● Entries shown
+ + + + + + +
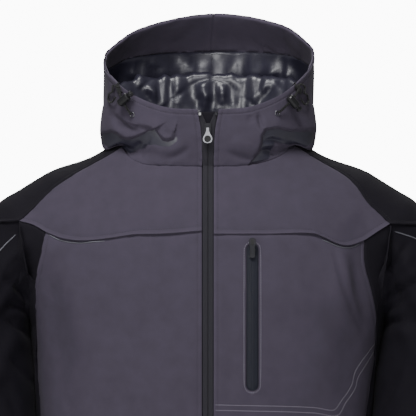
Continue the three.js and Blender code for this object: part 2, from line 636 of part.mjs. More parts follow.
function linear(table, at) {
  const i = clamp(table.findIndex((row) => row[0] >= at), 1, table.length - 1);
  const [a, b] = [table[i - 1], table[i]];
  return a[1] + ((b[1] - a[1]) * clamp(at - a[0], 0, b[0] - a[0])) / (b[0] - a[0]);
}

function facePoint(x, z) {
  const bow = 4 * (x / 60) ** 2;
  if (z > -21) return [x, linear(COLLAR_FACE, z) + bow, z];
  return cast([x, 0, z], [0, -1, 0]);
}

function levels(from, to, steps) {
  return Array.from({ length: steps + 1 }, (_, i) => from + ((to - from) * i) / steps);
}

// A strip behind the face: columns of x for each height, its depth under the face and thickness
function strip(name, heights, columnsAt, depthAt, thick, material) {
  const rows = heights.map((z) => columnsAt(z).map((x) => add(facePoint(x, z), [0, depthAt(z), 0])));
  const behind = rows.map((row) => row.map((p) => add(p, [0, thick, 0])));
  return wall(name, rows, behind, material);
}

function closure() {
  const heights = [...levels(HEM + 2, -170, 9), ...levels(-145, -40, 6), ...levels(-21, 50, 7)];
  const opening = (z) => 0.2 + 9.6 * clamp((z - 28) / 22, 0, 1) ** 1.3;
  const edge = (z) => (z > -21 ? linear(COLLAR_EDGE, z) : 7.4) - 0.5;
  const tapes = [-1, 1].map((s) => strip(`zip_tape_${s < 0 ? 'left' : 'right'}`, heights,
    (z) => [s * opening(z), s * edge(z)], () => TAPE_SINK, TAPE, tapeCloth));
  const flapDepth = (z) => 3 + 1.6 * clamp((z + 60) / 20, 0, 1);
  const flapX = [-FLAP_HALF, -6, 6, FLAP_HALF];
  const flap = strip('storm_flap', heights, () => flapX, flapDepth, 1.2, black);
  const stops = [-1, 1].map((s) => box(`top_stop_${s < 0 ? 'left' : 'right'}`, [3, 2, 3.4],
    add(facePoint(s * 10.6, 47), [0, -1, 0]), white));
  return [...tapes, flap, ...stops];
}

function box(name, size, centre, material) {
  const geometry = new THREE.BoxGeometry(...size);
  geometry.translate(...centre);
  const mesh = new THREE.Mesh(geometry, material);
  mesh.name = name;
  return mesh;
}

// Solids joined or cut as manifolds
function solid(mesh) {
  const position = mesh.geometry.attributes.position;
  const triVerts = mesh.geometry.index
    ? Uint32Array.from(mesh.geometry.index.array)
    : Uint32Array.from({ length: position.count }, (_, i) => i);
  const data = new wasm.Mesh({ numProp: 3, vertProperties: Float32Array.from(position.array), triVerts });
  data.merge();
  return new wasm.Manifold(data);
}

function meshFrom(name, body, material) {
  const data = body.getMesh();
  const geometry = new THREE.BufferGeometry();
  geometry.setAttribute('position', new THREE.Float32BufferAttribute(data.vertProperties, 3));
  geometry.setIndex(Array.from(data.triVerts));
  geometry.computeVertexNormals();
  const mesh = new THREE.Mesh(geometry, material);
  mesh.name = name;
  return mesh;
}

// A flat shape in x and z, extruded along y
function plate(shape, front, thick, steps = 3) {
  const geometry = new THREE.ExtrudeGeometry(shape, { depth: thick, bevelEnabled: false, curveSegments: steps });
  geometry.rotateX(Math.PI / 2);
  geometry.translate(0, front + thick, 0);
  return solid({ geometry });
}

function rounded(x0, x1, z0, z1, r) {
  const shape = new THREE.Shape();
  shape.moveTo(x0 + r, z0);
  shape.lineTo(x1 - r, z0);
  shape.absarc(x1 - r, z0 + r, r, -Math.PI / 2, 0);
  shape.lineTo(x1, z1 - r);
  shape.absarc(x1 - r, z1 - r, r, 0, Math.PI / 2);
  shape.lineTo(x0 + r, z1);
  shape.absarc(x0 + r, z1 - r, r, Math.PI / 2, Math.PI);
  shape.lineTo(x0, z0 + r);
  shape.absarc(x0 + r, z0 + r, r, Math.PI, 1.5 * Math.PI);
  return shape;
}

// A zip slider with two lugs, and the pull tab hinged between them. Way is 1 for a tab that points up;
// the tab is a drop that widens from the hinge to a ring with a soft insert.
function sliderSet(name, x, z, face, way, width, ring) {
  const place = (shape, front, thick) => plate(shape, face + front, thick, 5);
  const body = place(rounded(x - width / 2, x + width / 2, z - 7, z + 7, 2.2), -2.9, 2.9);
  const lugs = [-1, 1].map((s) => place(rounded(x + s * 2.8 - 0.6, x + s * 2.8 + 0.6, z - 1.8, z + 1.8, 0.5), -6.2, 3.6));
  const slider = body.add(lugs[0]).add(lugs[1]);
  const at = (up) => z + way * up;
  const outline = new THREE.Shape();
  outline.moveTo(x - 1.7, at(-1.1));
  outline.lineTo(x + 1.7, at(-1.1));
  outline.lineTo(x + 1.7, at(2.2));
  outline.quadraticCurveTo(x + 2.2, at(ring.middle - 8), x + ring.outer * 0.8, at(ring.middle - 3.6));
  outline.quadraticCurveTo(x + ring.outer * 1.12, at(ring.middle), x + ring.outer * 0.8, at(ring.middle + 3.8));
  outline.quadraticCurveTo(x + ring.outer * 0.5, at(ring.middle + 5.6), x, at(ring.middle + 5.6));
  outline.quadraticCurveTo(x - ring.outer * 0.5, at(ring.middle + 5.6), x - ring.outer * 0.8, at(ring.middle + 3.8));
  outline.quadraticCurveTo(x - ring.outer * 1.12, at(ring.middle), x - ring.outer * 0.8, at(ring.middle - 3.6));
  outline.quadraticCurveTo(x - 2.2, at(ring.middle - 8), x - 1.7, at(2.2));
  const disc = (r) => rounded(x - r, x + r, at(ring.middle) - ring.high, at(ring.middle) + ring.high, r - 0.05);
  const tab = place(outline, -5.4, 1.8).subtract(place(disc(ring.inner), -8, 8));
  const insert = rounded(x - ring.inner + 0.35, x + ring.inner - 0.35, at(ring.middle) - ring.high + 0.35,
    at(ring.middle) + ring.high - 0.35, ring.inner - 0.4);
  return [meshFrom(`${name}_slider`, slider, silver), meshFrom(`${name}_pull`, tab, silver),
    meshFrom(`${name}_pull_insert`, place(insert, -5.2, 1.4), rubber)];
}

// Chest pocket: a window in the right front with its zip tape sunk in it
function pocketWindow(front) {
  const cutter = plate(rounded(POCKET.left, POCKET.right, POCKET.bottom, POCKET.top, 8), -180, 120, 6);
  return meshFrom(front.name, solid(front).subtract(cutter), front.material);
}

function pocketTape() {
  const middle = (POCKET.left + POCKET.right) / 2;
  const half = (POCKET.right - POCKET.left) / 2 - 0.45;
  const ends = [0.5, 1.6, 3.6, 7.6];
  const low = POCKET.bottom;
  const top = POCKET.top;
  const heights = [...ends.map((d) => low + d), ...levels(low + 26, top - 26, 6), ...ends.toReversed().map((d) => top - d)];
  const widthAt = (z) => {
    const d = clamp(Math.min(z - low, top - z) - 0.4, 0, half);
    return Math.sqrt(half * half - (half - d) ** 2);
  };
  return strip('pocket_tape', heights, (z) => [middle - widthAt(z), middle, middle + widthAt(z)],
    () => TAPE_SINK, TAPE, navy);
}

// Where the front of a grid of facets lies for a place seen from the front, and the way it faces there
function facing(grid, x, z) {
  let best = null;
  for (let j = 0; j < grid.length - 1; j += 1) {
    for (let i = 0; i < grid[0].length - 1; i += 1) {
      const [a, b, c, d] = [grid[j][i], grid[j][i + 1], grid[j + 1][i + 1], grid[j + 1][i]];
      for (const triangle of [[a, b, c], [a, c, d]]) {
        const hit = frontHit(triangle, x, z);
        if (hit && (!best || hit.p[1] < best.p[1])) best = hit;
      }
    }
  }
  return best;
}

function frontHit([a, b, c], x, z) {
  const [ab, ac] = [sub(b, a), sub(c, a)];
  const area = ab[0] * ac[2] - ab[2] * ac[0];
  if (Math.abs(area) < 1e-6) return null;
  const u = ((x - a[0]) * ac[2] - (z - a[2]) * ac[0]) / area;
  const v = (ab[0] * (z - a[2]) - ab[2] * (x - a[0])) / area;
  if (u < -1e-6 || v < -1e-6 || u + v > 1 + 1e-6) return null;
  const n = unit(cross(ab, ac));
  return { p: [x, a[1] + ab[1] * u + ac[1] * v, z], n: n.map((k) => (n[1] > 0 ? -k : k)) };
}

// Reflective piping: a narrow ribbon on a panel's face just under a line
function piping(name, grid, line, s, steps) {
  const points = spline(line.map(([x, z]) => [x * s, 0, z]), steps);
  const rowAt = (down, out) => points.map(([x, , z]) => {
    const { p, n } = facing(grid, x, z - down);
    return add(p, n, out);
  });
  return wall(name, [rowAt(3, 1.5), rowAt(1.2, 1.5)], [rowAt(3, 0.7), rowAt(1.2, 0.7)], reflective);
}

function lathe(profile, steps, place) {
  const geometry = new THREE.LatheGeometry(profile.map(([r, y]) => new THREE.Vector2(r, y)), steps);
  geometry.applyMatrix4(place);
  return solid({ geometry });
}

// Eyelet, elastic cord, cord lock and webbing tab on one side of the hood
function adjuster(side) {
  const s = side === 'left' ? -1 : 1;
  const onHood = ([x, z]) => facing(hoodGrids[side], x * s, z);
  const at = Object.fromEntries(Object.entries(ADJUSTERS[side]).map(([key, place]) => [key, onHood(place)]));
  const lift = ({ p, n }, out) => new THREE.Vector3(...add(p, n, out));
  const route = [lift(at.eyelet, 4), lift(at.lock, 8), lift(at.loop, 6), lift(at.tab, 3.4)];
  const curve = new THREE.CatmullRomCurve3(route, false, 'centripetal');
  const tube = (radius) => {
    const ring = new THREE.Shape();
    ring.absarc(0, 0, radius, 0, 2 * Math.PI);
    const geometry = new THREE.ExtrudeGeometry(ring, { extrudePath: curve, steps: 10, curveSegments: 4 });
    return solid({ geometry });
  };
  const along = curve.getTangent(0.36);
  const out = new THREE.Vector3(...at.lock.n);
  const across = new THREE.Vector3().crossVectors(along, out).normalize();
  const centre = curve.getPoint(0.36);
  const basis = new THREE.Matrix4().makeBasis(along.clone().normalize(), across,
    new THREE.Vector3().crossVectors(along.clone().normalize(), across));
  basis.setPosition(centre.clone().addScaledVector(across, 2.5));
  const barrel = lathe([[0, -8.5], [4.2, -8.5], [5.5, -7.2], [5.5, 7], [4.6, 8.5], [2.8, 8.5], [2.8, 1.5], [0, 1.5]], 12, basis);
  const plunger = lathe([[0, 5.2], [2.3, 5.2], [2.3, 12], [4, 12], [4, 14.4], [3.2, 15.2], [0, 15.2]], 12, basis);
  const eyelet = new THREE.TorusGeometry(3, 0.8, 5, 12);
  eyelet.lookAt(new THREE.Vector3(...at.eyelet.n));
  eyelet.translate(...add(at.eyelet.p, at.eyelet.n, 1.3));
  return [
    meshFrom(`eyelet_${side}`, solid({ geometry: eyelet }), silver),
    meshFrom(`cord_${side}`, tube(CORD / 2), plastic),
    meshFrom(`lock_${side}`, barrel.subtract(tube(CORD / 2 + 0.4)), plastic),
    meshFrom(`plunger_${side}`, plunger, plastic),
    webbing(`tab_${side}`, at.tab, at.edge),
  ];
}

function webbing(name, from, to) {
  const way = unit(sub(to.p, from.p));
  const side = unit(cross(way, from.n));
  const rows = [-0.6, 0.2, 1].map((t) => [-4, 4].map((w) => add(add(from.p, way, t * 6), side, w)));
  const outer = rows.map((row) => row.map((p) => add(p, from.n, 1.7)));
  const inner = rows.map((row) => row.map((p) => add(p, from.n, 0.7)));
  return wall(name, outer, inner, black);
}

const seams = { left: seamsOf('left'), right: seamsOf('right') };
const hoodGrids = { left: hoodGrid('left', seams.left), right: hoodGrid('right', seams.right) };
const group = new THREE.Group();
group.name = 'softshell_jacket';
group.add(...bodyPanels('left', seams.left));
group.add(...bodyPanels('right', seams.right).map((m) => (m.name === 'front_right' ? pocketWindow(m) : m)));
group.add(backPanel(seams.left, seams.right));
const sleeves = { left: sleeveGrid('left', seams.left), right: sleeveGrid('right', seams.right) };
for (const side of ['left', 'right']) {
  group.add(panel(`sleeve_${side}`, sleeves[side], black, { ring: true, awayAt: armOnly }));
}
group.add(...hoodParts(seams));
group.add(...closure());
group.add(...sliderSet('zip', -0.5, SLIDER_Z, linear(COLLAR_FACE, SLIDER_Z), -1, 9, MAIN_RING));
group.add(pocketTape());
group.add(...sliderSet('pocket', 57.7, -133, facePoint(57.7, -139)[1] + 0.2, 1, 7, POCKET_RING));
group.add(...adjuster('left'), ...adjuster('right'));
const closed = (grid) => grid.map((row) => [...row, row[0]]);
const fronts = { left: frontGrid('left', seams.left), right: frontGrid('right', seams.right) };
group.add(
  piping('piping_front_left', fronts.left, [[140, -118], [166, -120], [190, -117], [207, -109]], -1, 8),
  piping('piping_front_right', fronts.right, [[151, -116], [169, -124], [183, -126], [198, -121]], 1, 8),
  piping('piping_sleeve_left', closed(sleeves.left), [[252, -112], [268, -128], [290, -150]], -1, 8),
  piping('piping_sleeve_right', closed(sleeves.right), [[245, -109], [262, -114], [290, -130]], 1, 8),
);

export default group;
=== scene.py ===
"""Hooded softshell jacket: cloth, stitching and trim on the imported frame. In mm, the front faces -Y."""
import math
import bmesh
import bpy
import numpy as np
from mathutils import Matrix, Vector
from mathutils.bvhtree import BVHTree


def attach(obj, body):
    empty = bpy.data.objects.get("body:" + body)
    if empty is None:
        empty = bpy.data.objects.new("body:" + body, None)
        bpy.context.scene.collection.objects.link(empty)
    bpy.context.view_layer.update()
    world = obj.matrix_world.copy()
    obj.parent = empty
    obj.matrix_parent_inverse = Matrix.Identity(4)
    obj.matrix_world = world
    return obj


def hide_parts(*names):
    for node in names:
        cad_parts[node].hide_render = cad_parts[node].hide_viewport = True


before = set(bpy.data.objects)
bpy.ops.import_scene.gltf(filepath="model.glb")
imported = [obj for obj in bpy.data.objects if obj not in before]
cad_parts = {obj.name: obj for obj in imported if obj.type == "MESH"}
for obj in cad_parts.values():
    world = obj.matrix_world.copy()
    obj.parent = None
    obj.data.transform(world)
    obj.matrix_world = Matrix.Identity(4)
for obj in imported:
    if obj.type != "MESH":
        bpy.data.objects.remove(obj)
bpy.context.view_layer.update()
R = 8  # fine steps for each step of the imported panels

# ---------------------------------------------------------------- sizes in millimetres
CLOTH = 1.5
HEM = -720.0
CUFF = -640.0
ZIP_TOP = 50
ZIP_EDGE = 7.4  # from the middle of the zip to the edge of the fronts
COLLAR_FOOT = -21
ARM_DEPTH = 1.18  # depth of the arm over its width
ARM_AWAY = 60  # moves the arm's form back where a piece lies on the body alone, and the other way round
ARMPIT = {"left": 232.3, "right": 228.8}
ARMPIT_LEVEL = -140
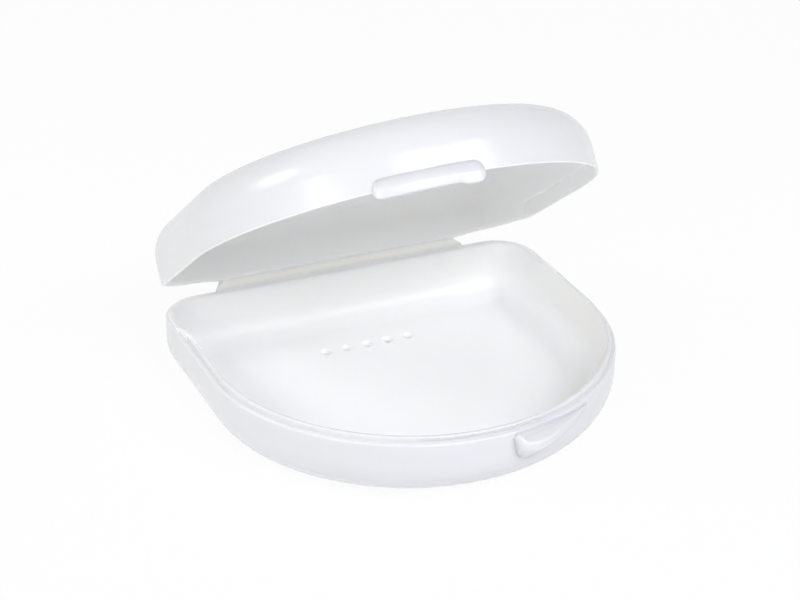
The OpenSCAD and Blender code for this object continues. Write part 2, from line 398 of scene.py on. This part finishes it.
+ + + + + + +
● Exercise directions
Only the lines from the one holding "obj.matrix_parent_inverse = Matrix.Identity(4)" through the one holding "imported = [obj" are wanted; retype them exactly.

● Exercise answer
    obj.matrix_parent_inverse = Matrix.Identity(4)
    obj.matrix_world = world
    return obj


def hide_parts(*names):
    for node in names:
        cad_parts[node].hide_render = cad_parts[node].hide_viewport = True


before = set(bpy.data.objects)
bpy.ops.import_scene.gltf(filepath="model.glb")
imported = [obj for obj in bpy.data.objects if obj not in before]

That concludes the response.